Positive Changes in China’s Church

Hong Kong’s Auxiliary Bishop John Tong Hon said positive changes are already evident in relations between China’s open and underground Catholic communities, but that China should stop ordaining bishops illicitly. If the Chinese government wants to hold dialogue with the Holy See, they should not interfere with the church by illegitimate ordinations, Bishop Tong told 35 bishops, priests, religious and laypeople at a seminar on July 18-20 just south of Seoul, South Korea. His remarks were reported by UCA News, an Asian church news agency based in Thailand. The seminar, The Search for Christian Unity: Where We Stand Today, was organized by the Pontifical Council for Promoting Christian Unity and the Federation of Asian Bishops’ Conferences.

The church in China ordained two bishops without papal approval earlier this year: the Rev. Joseph Ma Yinglin of Kunming Diocese on April 30, and the Rev. Joseph Liu Xinhong of Anhui Diocese on May 3.

Pope Visits Alpine Kennel

Vacationing in the Alps, Pope Benedict XVI made a brief visit to Switzerland, walking across the Italian border to visit the famed St.

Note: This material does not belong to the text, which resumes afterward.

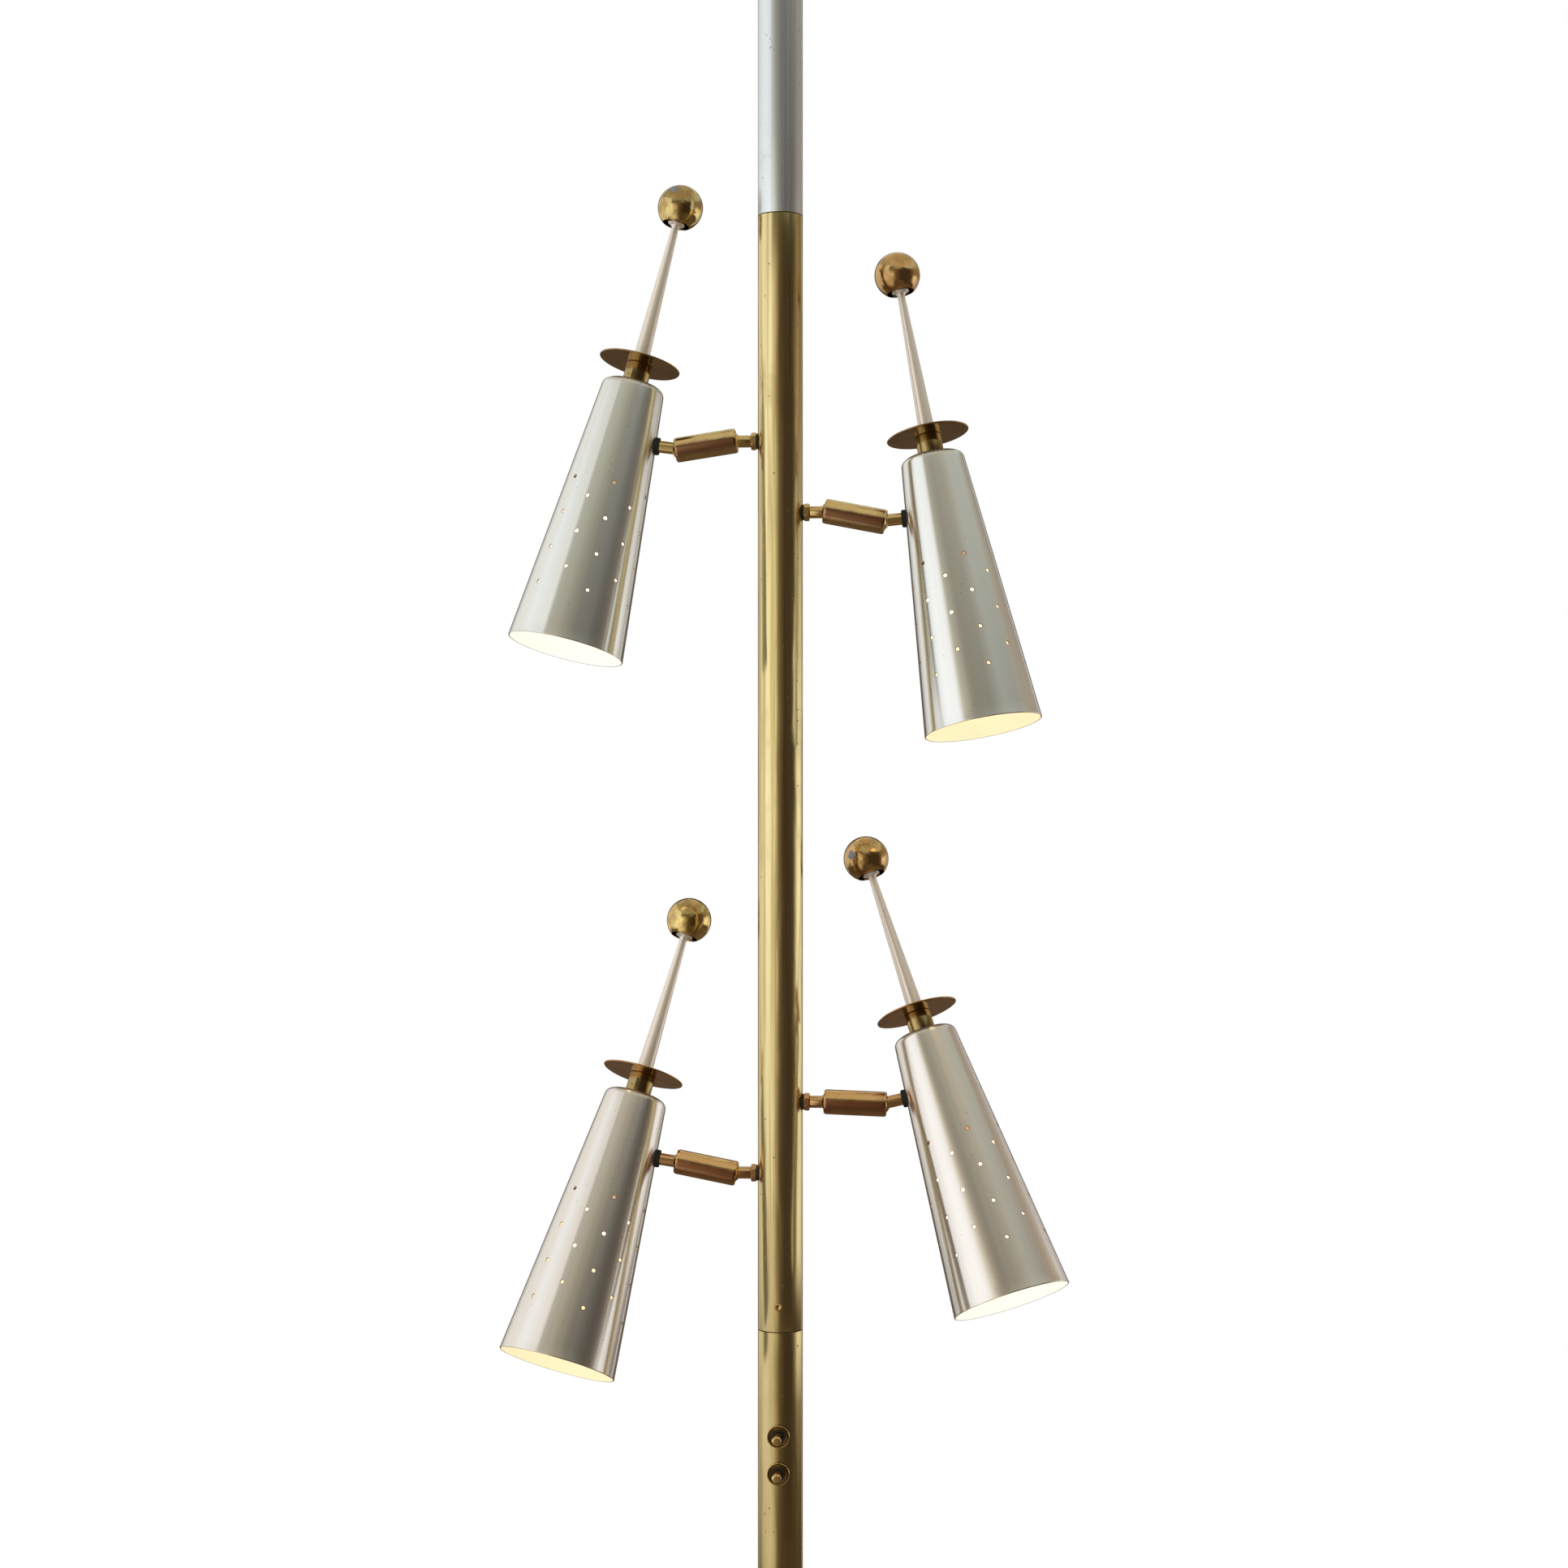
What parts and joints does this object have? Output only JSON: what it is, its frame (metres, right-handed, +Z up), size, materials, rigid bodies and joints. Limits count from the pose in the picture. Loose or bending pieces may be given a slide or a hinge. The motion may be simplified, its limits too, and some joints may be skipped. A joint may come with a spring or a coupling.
{
  "type": "tension pole lamp",
  "caption": "Floor-to-ceiling tension pole lamp: a brass and aluminium pole with pierced cone shades on double ball swivels, each topped by a disc, spindle and ball finial.",
  "frame": {"origin": "centre of the floor foot's underside, on the pole's axis", "axes": "+Z up the pole, -Y the side of the push switches, +X and -X the sides of the arms"},
  "size_m": [0.4707, 0.2023, 2.47],
  "materials": {
    "black_rubber": "matt",
    "brass_tube": "polished, lightly streaked",
    "aluminium_tube": "drawn, satin",
    "bright_steel": "plain",
    "brass": "polished",
    "amber_brass": "warm, brushed",
    "dark_brass": "browned",
    "black_fibre": "matt",
    "black_plastic": "moulded",
    "spun_aluminium": "spun, satin",
    "pale_aluminium": "satin",
    "opal_glass": "opal, lit"
  },
  "bodies": {
    "pole": {"floor_foot": "black_rubber", "lower_tube": "brass_tube", "middle_tube": "brass_tube", "upper_tube": "aluminium_tube", "tube_ferrules": "bright_steel", "cord_grommet": "black_rubber", "pole_nuts": "brass", "pole_washers": "black_fibre", "switch_bodies": "black_plastic", "switch_rings": "dark_brass", "plunger_spring": "bright_steel"},
    "plunger": {"plunger_tube": "aluminium_tube", "ceiling_pad": "black_rubber"},
    "button_upper": {"switch_button_upper": "brass"},
    "button_lower": {"switch_button_lower": "brass"},
    "lock": {"lock_button": "brass"},
    "neck_upper_left": {"pole_neck_upper_left": "brass"},
    "swivel_upper_left": {"barrel_upper_left": "amber_brass"},
    "shade_neck_upper_left": {"shade_neck_upper_left": "brass"},
    "head_upper_left": {"washer_upper_left": "black_rubber", "shade_upper_left": "spun_aluminium", "collar_upper_left": "amber_brass", "disc_upper_left": "dark_brass", "spindle_upper_left": "pale_aluminium", "finial_upper_left": "brass", "socket_upper_left": "bright_steel", "bulb_upper_left": "opal_glass"},
    "neck_upper_right": {"pole_neck_upper_right": "brass"},
    "swivel_upper_right": {"barrel_upper_right": "amber_brass"},
    "shade_neck_upper_right": {"shade_neck_upper_right": "brass"},
    "head_upper_right": {"washer_upper_right": "black_rubber", "shade_upper_right": "spun_aluminium", "collar_upper_right": "amber_brass", "disc_upper_right": "dark_brass", "spindle_upper_right": "pale_aluminium", "finial_upper_right": "brass", "socket_upper_right": "bright_steel", "bulb_upper_right": "opal_glass"},
    "neck_lower_right": {"pole_neck_lower_right": "brass"},
    "swivel_lower_right": {"barrel_lower_right": "amber_brass"},
    "shade_neck_lower_right": {"shade_neck_lower_right": "brass"},
    "head_lower_right": {"washer_lower_right": "black_rubber", "shade_lower_right": "spun_aluminium", "collar_lower_right": "amber_brass", "disc_lower_right": "dark_brass", "spindle_lower_right": "pale_aluminium", "finial_lower_right": "brass", "socket_lower_right": "bright_steel", "bulb_lower_right": "opal_glass"},
    "neck_lower_left": {"pole_neck_lower_left": "brass"},
    "swivel_lower_left": {"barrel_lower_left": "amber_brass"},
    "shade_neck_lower_left": {"shade_neck_lower_left": "brass"},
    "head_lower_left": {"washer_lower_left": "black_rubber", "shade_lower_left": "spun_aluminium", "collar_lower_left": "amber_brass", "disc_lower_left": "dark_brass", "spindle_lower_left": "pale_aluminium", "finial_lower_left": "brass", "socket_lower_left": "bright_steel", "bulb_lower_left": "opal_glass"}
  },
  "joints": [
    {"name": "plunger_slide", "type": "slide", "parent": "pole", "child": "plunger", "axis": [0, 0, 1], "range_m": [-0.05, 0], "stiffness_N_per_m": 900, "springref_m": 0.03, "deforming": ["plunger_spring"]},
    {"name": "button_upper_push", "type": "slide", "parent": "pole", "child": "button_upper", "axis": [0, 1, 0], "range_m": [0, 0.004], "stiffness_N_per_m": 400, "springref_m": -0.003},
    {"name": "button_lower_push", "type": "slide", "parent": "pole", "child": "button_lower", "axis": [0, 1, 0], "range_m": [0, 0.004], "stiffness_N_per_m": 400, "springref_m": -0.003},
    {"name": "lock_push", "type": "slide", "parent": "pole", "child": "lock", "axis": [0, 1, 0], "range_m": [0, 0.0035], "stiffness_N_per_m": 800, "springref_m": -0.003},
    {"name": "arm_turn_upper_left", "type": "hinge", "parent": "pole", "child": "neck_upper_left", "pos_m": [-0.0428, 0, 1.754], "axis": [-1, 0, 0], "range_deg": [-90, 90]},
    {"name": "barrel_tilt_upper_left", "type": "hinge", "parent": "neck_upper_left", "child": "swivel_upper_left", "pos_m": [-0.0428, 0, 1.754], "axis": [0, 1, 0], "range_deg": [-19, 13]},
    {"name": "shade_tilt_upper_left", "type": "hinge", "parent": "swivel_upper_left", "child": "shade_neck_upper_left", "pos_m": [-0.08374, 0, 1.74788], "axis": [0, -1, 0], "range_deg": [-12, 32]},
    {"name": "shade_turn_upper_left", "type": "hinge", "parent": "shade_neck_upper_left", "child": "head_upper_left", "pos_m": [-0.08374, 0, 1.74788], "axis": [-0.9914, 0, 0.1305], "range_deg": [-90, 90]},
    {"name": "arm_turn_upper_right", "type": "hinge", "parent": "pole", "child": "neck_upper_right", "pos_m": [0.0428, 0, 1.6935], "axis": [1, 0, 0], "range_deg": [-90, 90]},
    {"name": "barrel_tilt_upper_right", "type": "hinge", "parent": "neck_upper_right", "child": "swivel_upper_right", "pos_m": [0.0428, 0, 1.6935], "axis": [0, -1, 0], "range_deg": [-17, 15]},
    {"name": "shade_tilt_upper_right", "type": "hinge", "parent": "swivel_upper_right", "child": "shade_neck_upper_right", "pos_m": [0.08344, 0, 1.6856], "axis": [0, 1, 0], "range_deg": [-11.5, 30]},
    {"name": "shade_turn_upper_right", "type": "hinge", "parent": "shade_neck_upper_right", "child": "head_upper_right", "pos_m": [0.08344, 0, 1.6856], "axis": [0.9959, 0, 0.0906], "range_deg": [-90, 90]},
    {"name": "arm_turn_lower_right", "type": "hinge", "parent": "pole", "child": "neck_lower_right", "pos_m": [0.0428, 0, 1.1955], "axis": [1, 0, 0], "range_deg": [-90, 90]},
    {"name": "barrel_tilt_lower_right", "type": "hinge", "parent": "neck_lower_right", "child": "swivel_lower_right", "pos_m": [0.0428, 0, 1.1955], "axis": [0, -1, 0], "range_deg": [-26, 8]},
    {"name": "shade_tilt_lower_right", "type": "hinge", "parent": "swivel_lower_right", "child": "shade_neck_lower_right", "pos_m": [0.08417, 0, 1.19406], "axis": [0, 1, 0], "range_deg": [-8, 36]},
    {"name": "shade_turn_lower_right", "type": "hinge", "parent": "shade_neck_lower_right", "child": "head_lower_right", "pos_m": [0.08417, 0, 1.19406], "axis": [0.9724, 0, 0.2334], "range_deg": [-90, 90]},
    {"name": "arm_turn_lower_left", "type": "hinge", "parent": "pole", "child": "neck_lower_left", "pos_m": [-0.0428, 0, 1.135], "axis": [-1, 0, 0], "range_deg": [-90, 90]},
    {"name": "barrel_tilt_lower_left", "type": "hinge", "parent": "neck_lower_left", "child": "swivel_lower_left", "pos_m": [-0.0428, 0, 1.135], "axis": [0, 1, 0], "range_deg": [-30, 12]},
    {"name": "shade_tilt_lower_left", "type": "hinge", "parent": "swivel_lower_left", "child": "shade_neck_lower_left", "pos_m": [-0.08344, 0, 1.1429], "axis": [0, -1, 0], "range_deg": [-12, 25]},
    {"name": "shade_turn_lower_left", "type": "hinge", "parent": "shade_neck_lower_left", "child": "head_lower_left", "pos_m": [-0.08344, 0, 1.1429], "axis": [-0.9888, 0, 0.1495], "range_deg": [-90, 90]}
  ]
}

Bernard kennel of an Augustinian monastery. News of the pope’s excursion on July 18 came from the pope himself. Returning to Les Combes, where he has been staying since July 11, Pope Benedict told reporters he had gone first to a convent of Benedictine nuns at Saint-Oyen, Italy.

We had a lovely meeting with the Benedictine sisters and we prayed together, the pope said. Then we went to the Great St. Bernard Pass, where we prayed vespers with the monks and with the people before having a nice encounter in the refectory.

Meeting the pope shortly after 8 p.m., the reporters asked if he had a chance to visit the kennels, where for more than three centuries the Augustinians raised Saint Bernard dogs and trained them to assist in mountain rescues. Smiling, the pope said yes, adding that the dogs were very good, very well behaved.